Together is based on a poem. Why did you choose this poem?
I’m a big fan of Rupi Kaur’s work, she speaks so well on what it means to be human. Loneliness is something which, with various lockdowns, I’m sure we’ve all experienced more than we normally would. As musicians we all have to spend a good amount of time practicing our craft and it can be very solitary and lonely. I personally found a great deal of comfort knowing that it’s a totally human thing to feel isolate and just taking a moment to realise that there must be millions of other people feeling that too made me feel connected to them – in a way.

If you want to tell about it, is this a theme that is close to you or is it more a reflection of society?
I think it’s a particularly valuable message in a social media age where we see everyone’s best side. It can often get people down when they compare what they see of others to their own, complex, challenging lives without necessarily taking a moment to think everyone’s life is complex and challenging regardless of what you might see from the outside.
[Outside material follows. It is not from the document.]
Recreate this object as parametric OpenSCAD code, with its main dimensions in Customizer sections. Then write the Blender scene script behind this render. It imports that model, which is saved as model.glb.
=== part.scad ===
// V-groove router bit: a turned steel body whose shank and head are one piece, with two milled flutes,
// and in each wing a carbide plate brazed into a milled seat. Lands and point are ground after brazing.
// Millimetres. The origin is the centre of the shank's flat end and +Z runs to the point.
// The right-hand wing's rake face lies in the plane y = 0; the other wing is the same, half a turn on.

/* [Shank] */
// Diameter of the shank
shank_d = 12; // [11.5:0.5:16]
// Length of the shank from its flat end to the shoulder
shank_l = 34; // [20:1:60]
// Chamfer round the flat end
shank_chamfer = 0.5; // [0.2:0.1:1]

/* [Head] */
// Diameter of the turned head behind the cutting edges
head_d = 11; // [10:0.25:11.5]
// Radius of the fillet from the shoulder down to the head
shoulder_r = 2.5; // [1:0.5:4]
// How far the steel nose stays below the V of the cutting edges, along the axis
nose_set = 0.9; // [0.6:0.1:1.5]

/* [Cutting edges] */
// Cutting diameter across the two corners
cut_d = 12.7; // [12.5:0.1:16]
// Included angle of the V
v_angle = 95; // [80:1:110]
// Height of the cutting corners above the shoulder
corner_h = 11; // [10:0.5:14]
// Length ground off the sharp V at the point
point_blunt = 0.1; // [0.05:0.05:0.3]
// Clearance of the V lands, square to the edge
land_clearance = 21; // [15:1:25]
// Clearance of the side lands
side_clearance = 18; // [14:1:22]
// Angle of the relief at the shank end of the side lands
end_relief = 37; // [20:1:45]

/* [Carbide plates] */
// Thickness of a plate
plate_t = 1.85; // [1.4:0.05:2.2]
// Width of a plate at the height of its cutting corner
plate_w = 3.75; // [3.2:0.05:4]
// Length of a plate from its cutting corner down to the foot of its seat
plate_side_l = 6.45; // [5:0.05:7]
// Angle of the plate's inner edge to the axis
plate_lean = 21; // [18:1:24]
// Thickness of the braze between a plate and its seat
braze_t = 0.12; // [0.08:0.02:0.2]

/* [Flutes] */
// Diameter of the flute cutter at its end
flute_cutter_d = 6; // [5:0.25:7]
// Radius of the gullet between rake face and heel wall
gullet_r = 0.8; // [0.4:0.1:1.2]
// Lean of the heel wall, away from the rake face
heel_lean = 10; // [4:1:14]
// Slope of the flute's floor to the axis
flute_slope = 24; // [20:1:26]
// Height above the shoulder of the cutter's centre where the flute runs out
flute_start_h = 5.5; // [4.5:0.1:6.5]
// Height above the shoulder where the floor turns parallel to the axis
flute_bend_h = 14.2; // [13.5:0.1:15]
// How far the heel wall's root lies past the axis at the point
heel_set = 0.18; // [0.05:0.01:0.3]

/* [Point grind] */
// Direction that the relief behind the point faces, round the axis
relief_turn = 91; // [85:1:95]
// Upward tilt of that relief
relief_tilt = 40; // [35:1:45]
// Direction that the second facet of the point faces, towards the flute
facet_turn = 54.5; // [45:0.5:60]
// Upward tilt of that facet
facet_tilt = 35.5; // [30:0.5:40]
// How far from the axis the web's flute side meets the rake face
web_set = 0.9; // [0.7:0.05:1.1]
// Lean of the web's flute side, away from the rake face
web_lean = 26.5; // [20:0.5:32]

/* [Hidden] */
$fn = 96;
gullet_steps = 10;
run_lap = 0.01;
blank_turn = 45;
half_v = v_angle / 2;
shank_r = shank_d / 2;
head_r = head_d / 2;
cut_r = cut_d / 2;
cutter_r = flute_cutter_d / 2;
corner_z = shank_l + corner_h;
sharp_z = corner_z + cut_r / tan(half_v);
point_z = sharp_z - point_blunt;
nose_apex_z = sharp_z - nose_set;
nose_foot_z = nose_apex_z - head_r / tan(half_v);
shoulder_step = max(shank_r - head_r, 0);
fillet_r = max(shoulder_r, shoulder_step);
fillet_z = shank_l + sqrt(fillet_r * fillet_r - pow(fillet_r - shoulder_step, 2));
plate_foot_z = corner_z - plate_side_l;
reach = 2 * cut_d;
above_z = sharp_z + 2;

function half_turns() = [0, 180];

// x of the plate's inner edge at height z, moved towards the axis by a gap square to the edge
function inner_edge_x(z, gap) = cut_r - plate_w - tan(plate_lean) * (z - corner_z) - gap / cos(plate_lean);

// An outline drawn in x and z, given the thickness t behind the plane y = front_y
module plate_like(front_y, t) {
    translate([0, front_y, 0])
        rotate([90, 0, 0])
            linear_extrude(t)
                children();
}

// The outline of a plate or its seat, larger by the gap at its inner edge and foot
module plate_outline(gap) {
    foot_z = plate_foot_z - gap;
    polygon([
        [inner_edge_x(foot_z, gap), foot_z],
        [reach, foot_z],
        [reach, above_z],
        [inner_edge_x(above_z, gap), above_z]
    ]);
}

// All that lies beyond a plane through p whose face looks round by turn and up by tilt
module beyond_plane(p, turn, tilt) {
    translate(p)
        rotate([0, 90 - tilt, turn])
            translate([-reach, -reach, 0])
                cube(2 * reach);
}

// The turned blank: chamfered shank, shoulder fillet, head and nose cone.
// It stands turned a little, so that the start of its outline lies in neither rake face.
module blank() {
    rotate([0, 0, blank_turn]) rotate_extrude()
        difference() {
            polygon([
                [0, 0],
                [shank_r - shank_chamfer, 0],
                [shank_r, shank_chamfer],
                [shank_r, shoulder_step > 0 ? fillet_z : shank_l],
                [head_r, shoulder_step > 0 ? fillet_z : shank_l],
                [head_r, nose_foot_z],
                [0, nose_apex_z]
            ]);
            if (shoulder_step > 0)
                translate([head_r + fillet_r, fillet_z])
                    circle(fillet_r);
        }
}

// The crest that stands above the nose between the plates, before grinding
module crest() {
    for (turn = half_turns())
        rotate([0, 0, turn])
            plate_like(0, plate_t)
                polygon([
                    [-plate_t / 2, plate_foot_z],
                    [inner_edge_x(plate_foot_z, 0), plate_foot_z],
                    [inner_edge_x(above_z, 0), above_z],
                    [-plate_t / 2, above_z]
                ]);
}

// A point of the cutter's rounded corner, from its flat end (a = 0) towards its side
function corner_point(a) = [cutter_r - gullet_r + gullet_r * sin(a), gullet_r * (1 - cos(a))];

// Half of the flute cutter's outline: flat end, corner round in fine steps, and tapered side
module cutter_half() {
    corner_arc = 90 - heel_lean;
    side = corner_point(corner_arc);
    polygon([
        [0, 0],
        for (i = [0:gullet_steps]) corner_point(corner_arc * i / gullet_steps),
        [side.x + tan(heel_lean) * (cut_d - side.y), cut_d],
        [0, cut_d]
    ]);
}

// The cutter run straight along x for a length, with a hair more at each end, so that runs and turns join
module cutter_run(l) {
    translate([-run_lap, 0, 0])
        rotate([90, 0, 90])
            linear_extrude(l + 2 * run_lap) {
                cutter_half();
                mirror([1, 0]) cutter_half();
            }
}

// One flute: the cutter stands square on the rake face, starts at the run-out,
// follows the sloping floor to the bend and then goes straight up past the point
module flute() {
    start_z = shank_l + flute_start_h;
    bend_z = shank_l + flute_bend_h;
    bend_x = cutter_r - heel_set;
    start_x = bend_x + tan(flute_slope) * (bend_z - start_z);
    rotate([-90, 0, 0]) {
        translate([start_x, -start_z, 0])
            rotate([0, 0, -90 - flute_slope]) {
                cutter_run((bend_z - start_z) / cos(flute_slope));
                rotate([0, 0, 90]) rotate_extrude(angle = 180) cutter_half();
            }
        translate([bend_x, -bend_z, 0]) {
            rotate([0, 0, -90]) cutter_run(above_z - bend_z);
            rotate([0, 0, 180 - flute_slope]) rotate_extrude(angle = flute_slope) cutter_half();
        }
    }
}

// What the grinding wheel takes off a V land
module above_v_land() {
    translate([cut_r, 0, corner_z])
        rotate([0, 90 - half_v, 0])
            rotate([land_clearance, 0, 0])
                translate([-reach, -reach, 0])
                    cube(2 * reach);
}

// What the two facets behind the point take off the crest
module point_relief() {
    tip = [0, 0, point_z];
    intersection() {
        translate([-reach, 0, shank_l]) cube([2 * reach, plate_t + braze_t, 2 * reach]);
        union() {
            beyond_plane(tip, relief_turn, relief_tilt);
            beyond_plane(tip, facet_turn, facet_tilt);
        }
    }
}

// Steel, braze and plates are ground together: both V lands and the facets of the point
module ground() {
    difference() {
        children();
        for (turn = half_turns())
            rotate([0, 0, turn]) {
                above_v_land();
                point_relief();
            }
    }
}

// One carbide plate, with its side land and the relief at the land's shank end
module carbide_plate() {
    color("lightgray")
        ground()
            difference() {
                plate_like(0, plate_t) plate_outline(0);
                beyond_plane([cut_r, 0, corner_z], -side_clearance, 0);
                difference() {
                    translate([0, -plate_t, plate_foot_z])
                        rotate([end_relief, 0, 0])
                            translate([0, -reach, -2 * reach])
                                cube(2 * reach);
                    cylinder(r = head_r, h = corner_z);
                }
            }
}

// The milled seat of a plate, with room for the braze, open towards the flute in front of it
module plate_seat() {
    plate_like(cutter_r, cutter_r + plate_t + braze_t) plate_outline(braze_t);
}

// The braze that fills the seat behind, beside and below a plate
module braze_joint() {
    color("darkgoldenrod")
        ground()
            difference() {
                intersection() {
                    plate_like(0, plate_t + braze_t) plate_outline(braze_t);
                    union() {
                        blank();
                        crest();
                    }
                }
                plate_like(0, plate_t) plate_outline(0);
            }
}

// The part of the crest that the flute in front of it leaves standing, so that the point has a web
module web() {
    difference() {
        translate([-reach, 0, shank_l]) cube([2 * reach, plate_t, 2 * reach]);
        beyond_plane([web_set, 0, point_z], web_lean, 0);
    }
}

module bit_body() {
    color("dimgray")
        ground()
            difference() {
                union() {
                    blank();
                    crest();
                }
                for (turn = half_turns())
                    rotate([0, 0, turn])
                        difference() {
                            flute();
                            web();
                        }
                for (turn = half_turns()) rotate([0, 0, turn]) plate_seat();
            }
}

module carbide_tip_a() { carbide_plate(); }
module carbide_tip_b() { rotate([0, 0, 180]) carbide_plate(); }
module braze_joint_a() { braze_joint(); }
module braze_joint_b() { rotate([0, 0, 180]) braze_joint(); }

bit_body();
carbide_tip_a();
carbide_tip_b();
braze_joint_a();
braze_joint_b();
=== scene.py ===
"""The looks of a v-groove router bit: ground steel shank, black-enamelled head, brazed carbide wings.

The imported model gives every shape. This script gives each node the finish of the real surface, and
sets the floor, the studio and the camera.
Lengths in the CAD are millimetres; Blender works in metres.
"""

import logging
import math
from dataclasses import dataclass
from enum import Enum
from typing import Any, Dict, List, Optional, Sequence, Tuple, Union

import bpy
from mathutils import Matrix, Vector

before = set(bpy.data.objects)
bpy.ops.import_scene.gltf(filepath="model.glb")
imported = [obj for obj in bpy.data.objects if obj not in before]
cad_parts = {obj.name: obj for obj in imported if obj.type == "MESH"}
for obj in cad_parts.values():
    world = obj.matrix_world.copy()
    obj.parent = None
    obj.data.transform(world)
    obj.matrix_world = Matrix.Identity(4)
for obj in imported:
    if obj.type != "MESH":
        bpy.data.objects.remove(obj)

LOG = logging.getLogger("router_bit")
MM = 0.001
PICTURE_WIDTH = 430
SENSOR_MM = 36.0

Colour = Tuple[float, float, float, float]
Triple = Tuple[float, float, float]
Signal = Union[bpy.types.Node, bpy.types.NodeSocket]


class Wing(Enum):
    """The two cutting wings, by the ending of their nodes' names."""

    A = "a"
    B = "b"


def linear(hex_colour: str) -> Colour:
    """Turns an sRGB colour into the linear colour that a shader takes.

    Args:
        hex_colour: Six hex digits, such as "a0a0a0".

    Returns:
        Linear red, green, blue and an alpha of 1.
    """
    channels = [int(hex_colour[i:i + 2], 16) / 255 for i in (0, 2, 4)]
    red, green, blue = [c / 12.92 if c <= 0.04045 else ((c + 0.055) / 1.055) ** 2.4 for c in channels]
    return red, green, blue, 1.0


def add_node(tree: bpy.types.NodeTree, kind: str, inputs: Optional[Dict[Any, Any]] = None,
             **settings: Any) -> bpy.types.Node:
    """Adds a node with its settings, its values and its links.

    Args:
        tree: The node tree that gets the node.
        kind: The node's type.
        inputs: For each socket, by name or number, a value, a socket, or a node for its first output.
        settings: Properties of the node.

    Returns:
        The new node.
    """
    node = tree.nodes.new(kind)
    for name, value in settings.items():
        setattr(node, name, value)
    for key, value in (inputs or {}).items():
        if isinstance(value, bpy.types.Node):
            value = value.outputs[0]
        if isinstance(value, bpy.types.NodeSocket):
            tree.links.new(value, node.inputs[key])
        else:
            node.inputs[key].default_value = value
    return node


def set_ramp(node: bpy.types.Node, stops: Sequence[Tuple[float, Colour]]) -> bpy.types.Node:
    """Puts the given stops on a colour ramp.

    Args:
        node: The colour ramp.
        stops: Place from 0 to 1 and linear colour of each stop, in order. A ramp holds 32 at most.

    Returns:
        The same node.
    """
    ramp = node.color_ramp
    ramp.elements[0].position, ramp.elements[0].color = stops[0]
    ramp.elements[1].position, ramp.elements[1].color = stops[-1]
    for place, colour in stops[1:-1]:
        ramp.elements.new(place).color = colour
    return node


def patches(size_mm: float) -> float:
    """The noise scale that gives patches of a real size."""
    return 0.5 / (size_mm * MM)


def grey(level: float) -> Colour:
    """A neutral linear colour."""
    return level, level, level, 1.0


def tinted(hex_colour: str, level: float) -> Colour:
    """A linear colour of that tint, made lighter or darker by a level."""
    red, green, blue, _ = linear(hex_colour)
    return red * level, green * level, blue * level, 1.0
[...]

The poem speaks to a truth of human existence which is think is really valuable at the moment.

Can you tell us more about the piece in general?
So the piece is, of course, for solo flute. The flute has such a range of colour and expression while still being a single voice, I felt it was the best instrument to represent this idea. The piece is split into two movements, the first is meant to represent those feelings around loneliness that are happening internally, the second is how you might project it to the outside world. The first movement is filled with a sombre, anxious energy. There are moments of beauty, deep reflection and sadness. The second movement is much more frenetic and dynamic, punctuated by moments of emptiness. I’d really like performers to add in elements that they feel too, pauses perhaps or even more extended techniques like overblowing.

This is your first piece for flute in which you have incorporated extended techniques for flute. What motivated you to start working with extended techniques?
Yes, this is the first piece where I’ve really used extended techniques. I felt they were really necessary to really communicate the message piece is trying to convey. I used flute colors quite a lot, trying to get to grips with how they work, what’s possible etc. I actually reached out to Rogier and he helped massively with getting the piece looking like it does today. He has such a wealth of knowledge and experience with extended techniques and the practicalities in playing them. I’d definitely recommend composers who want to learn more about extended techniques to check out the videos on YouTube at the very least.

What do you think of extended techniques for flute? Do they add something to the music or not?
I don’t think they’re necessary for every piece, but I think they’re really important for composers to have in their minds when writing pieces because it really opens up what you can do with the instrument. Similarly for performers, obviously if you only want to play Mozart then it’s probably not
a priority, but there’s so much amazing music that uses extended techniques and more being written. If I were a performer who hadn’t spent any time looking into extended techniques, I’d probably feel that I was missing out.

What would you like to tell flutists who (want to) play your piece?
Don’t be afraid to play around with the music and make it your own. I know some composers really want performers to follow the music to the letter, but I prefer performers to play with more freedom. If you want to tweak rhythms, extend phrases or even change pitches here and there I’d love it. As long as it’s for a musical reason of course and not because you’d got fed up with it!